Anstey provided the following tips on how people can ensure they are meeting their health goals under quarantine, while doing so in a safe and efficient manner.

1. Choose a safe workout plan and technique that fits your ability and physique.

Anstey: We need to start in a safe place, and not just follow any craze we see on social media. A lot of people may be starting from scratch and realizing they now have the time to commit to working out like they’ve always wanted. That’s great, but like anything, if you decide to start going to the gym without a plan, that can actually be detrimental to your health if you don’t understand the exercise.

Make sure you’re following a plan from someone certified and not just someone trying to boost their social media game.

2. Practice purposeful movement.

Purposeful movement is anything we are getting up to do on purpose. In your day to day life, you could get 10,000 steps through a normal work day, but now those steps are gone. It’s important to take the time to go for a walk, do a 5km run, 50 pushups, or even just a 20-minute exercise.

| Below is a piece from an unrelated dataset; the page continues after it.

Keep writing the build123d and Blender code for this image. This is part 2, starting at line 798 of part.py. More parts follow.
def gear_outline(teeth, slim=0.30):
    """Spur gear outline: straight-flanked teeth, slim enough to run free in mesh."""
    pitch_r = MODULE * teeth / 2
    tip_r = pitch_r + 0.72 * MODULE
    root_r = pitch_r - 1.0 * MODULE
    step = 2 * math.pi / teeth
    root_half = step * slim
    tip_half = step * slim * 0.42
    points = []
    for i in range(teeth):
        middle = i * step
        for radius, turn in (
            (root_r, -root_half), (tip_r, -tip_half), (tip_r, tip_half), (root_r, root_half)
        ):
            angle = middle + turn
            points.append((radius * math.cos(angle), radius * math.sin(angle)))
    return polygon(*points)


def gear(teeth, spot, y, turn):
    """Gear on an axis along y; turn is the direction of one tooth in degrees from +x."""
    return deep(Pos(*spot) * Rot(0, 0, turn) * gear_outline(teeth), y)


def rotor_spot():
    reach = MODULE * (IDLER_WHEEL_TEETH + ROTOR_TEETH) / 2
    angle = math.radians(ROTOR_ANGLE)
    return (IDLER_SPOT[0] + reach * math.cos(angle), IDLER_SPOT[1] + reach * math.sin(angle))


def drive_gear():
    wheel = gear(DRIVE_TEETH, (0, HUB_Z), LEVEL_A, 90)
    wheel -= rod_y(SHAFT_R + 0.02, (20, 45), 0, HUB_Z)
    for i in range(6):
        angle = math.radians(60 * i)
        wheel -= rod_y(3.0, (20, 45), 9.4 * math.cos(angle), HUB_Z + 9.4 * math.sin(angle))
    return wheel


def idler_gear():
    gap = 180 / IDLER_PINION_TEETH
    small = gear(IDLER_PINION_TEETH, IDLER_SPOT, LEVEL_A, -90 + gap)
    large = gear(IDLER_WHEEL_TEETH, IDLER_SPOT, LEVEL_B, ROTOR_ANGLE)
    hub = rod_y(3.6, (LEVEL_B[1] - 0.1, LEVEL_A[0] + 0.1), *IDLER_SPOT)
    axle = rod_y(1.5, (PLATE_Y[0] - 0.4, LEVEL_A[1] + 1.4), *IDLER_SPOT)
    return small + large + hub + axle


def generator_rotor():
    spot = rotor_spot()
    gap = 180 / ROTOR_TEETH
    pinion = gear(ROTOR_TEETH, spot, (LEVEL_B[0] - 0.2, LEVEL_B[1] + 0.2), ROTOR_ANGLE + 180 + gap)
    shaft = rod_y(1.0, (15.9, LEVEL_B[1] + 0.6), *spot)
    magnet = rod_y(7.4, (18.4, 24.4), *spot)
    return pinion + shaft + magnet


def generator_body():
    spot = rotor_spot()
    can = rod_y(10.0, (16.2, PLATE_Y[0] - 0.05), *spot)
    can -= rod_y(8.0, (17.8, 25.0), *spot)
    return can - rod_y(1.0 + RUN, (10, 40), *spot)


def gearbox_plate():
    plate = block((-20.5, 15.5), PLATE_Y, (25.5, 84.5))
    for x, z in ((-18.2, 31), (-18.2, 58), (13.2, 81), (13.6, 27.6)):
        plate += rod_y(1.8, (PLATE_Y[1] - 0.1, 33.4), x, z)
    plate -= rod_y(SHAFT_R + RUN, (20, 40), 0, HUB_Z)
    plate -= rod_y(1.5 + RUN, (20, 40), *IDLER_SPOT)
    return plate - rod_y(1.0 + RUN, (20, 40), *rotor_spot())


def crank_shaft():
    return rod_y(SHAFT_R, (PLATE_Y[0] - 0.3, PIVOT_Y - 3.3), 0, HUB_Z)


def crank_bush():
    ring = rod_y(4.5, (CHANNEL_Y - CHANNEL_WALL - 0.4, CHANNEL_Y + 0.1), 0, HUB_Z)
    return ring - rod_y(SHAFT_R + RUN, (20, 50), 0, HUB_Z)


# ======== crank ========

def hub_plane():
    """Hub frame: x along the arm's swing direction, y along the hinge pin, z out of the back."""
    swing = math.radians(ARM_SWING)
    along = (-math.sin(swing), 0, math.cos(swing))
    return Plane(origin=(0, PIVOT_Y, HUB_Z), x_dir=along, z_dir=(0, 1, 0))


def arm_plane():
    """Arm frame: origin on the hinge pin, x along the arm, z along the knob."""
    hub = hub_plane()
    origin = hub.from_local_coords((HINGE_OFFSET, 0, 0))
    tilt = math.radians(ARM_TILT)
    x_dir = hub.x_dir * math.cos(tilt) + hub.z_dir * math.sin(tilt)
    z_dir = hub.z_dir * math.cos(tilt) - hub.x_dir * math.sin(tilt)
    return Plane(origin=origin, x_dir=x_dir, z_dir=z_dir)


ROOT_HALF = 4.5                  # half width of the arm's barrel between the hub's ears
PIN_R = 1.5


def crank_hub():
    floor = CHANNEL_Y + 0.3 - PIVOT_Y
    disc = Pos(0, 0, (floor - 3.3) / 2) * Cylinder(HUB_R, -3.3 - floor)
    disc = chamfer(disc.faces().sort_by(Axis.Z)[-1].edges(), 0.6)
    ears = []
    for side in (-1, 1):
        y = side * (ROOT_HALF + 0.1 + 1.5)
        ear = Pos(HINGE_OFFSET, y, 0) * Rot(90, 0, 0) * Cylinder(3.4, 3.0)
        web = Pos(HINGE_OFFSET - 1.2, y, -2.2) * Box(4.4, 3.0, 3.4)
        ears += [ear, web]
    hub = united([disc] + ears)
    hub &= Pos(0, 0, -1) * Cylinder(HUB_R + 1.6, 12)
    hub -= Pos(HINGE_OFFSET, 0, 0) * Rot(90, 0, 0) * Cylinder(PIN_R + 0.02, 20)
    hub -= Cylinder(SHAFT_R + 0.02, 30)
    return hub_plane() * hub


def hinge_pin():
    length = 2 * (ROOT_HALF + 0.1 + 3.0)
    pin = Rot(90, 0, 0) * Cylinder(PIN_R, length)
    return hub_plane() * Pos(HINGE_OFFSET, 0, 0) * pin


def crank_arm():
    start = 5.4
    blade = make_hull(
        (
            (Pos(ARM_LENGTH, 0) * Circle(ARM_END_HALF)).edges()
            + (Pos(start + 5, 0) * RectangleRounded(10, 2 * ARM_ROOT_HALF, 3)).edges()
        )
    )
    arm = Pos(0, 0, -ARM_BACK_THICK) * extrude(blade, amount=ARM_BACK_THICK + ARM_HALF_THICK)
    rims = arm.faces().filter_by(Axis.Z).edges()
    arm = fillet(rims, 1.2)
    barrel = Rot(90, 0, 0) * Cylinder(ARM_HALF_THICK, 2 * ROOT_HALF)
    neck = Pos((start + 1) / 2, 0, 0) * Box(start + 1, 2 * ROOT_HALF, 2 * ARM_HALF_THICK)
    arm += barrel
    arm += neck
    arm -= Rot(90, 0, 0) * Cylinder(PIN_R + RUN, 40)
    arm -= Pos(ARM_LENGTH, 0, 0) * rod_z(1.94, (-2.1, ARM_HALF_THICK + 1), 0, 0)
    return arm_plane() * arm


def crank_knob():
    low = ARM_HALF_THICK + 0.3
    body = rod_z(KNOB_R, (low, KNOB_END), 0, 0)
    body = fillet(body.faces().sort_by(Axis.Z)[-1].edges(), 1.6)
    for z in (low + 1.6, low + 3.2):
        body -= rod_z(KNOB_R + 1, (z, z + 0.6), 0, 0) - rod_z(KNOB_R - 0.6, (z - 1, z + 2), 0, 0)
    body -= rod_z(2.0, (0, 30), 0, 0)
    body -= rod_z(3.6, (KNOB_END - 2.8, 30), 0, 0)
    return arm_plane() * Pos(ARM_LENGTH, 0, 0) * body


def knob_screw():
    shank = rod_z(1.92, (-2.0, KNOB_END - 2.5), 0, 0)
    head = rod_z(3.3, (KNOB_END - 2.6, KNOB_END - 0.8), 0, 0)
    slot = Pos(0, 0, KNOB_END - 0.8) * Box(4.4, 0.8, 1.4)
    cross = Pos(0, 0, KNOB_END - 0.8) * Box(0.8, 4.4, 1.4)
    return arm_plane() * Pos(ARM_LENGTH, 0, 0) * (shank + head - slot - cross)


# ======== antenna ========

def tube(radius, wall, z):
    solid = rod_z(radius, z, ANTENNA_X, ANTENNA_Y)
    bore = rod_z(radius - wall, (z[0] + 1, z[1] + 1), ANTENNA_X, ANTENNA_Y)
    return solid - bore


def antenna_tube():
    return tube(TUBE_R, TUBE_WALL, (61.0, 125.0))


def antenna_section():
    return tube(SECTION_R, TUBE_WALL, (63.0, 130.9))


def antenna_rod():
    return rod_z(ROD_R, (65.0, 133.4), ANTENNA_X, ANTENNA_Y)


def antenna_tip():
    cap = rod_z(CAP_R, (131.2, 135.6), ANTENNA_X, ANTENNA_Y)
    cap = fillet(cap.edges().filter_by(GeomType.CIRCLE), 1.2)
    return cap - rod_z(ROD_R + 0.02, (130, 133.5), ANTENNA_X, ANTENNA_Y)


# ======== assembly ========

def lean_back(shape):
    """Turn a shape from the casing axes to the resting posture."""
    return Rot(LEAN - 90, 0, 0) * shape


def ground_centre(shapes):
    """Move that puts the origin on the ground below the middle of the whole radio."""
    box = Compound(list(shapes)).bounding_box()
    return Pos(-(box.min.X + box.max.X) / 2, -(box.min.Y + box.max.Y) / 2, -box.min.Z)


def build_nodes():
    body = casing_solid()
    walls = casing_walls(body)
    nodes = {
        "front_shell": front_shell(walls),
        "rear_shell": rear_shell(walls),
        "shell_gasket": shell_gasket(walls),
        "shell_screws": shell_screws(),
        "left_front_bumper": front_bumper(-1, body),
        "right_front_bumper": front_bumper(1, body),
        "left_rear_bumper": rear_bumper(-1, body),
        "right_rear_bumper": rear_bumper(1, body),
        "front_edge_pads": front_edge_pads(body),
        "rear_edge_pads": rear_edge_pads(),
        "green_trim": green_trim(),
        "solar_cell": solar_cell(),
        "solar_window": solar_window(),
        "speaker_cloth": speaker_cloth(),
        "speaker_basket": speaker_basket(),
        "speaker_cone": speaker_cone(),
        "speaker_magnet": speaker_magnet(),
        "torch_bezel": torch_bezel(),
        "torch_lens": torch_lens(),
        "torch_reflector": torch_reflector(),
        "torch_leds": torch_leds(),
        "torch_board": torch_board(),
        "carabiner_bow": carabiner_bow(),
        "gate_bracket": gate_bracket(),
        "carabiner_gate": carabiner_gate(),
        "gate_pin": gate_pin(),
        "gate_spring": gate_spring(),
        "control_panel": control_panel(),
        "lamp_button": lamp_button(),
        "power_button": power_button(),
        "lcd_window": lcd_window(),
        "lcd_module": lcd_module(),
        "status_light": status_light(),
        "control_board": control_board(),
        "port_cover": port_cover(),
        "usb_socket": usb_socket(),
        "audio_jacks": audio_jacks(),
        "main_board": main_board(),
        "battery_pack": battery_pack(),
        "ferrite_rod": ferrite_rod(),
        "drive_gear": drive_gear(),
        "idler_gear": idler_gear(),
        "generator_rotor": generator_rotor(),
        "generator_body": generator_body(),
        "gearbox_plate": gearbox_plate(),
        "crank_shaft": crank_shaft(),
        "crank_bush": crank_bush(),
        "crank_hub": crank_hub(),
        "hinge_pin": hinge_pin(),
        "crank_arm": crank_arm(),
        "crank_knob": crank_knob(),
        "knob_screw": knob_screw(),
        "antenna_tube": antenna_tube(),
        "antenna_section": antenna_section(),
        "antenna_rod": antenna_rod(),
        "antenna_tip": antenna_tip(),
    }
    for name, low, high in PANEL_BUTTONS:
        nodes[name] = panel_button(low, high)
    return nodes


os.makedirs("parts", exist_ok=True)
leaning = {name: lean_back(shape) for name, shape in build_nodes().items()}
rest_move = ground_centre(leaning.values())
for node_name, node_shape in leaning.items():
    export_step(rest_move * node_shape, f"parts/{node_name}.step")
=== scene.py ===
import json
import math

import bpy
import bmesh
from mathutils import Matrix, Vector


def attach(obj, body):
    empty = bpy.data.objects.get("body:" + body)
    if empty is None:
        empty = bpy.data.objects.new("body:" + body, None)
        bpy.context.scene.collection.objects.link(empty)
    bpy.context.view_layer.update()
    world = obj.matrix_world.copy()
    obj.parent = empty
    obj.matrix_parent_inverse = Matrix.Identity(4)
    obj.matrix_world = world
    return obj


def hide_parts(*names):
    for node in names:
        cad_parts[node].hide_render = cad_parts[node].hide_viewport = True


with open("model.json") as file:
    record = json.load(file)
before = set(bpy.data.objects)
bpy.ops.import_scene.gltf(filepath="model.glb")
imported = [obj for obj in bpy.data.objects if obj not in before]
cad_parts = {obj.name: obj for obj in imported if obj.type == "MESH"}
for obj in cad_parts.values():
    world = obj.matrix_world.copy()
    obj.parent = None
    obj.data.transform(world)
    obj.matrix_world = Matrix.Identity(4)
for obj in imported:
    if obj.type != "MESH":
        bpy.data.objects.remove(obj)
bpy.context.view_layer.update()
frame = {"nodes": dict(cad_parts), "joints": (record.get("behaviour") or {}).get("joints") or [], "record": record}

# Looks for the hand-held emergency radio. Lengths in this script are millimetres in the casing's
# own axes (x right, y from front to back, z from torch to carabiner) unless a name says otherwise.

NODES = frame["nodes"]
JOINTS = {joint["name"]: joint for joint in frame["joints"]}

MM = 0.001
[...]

These are really important steps you can take whether there’s a pandemic or not, and if you can add them to your daily routine now, think of the impact it will have on your life if it becomes a daily habit.

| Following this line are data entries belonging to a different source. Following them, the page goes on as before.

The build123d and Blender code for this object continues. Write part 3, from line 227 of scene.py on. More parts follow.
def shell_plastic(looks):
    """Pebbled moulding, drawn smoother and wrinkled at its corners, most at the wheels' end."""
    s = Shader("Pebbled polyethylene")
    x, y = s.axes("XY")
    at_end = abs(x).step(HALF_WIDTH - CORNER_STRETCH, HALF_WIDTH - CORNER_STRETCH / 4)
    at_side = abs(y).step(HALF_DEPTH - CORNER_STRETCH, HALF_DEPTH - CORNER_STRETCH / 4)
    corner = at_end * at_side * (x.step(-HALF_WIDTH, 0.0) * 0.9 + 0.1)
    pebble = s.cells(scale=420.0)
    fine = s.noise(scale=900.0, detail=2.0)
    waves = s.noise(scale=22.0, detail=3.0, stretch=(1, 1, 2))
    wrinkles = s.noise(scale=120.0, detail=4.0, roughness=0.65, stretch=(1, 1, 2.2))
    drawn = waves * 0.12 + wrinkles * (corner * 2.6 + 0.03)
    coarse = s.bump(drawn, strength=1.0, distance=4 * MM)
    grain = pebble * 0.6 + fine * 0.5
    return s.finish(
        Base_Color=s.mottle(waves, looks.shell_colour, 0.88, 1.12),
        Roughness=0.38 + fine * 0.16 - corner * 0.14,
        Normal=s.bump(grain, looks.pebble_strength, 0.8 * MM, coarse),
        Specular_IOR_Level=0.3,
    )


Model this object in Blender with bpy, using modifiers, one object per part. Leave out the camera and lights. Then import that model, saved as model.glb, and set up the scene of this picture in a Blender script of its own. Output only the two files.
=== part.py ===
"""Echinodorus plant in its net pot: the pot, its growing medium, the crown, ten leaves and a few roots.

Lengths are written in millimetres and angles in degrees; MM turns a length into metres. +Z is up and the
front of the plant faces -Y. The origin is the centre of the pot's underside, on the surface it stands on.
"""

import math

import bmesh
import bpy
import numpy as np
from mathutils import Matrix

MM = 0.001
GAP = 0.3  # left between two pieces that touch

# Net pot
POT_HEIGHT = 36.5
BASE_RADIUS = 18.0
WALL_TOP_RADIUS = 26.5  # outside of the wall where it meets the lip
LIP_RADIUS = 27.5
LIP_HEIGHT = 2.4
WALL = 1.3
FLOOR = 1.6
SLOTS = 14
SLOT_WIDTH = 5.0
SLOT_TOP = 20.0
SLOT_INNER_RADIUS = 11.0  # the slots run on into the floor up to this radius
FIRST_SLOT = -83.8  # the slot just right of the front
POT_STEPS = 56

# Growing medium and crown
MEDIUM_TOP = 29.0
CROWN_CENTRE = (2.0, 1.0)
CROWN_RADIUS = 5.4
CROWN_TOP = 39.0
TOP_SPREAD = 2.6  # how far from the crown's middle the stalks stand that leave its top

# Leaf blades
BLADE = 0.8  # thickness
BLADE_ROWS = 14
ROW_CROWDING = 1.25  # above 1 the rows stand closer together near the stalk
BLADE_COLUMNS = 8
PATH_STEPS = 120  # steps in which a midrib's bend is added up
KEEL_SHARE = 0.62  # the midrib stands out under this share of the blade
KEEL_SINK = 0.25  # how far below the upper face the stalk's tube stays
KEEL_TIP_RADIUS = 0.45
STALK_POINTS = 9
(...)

Practice yoga — nobody will see you at home, and you can try it and not be embarrassed.

3. Focus on your mental health.

So many of us rely on the structure of our day and schedule, even the quick interactions we have with people are so important. Now that we’re sitting at home, it’s very important to reach out to people and call them. This is a blessing in disguise because now we can sit down and think about things we haven’t been dealing with.

When your thoughts start creeping in, it can go one of two ways — you can let it get to you and go down a dark mental health hole, or you can call a friend or counselor while you have the time.

I hope this is something we will do more often, reaching out to people and asking them how they really are.